You Have to Give Yourself Permission to Proceed
What will they say about you 20 years from now?
At a leadership retreat in my early 20s, the facilitator gave us a blank piece of paper and asked one question:
“Write down how a staff member, who spent two years in your care, would describe you 20 years from now.”
I stared at the page for what felt like forever.
Not because I had too many good words to choose from.
Because I wasn’t sure many people would remember me at all.
And if they did?
I wasn’t sure I’d like what they remembered.
Eventually, I started writing.
·Pushy.
·Fast.
·Loud.
·Impatient.
·Intense.
Nothing I was proud of.
It hit me hard.
Then he told us to flip the page over and write the words we hoped people would use one day.
→Patient.
→Caring.
→Steady.
→Fair.
→Present.
→Someone who made me better.
Then he said something I’ve never forgotten:
“You have to give yourself permission to proceed.”

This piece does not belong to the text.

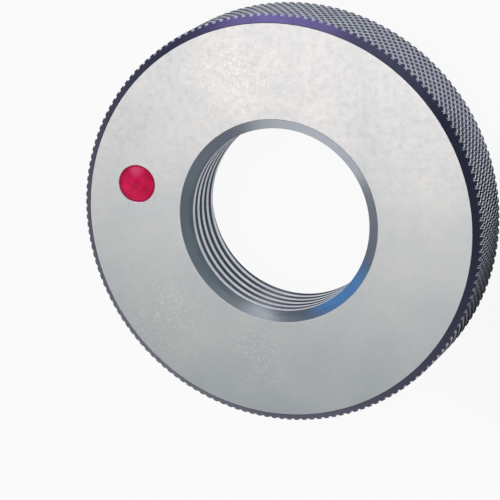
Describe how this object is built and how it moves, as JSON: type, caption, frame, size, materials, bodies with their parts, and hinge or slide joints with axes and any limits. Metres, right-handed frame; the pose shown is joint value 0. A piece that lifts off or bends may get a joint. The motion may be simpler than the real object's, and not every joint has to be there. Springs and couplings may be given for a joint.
{
  "type": "thread ring gauge",
  "caption": "Steel NO-GO thread ring gauge with a diamond-knurled rim, a threaded through bore with countersunk mouths and a red lacquer mark on one face.",
  "frame": {"origin": "centre of the back face, on the ring's axis", "axes": "+Z along the ring's axis, towards the face with the red mark; the red mark lies on the -X side, a little towards +Y"},
  "size_m": [0.063, 0.063, 0.012],
  "materials": {
    "hardened_steel": "satin",
    "red_lacquer": "gloss"
  },
  "bodies": {
    "root": {"gauge_ring": "hardened_steel", "red_mark": "red_lacquer"}
  },
  "joints": []
}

Permission to shed your skin.
Permission to outgrow the version of you that got you here.
Permission to leave your old self behind.
That exercise changed me.
Not instantly. Not perfectly.
I’m still not sure I’ve fully arrived at the leader I wrote about on the back of that page.
But I’ve spent three decades trying.
And maybe that’s the work.
Not pretending we were born great leaders.
But caring enough to become one.
Because the people who work for us are not just labor.
They are young lives passing through our care.
And someday, 20 years from now, they will tell a story about what it felt like to be led by us.
The only question is:
Will we be proud of the story they tell?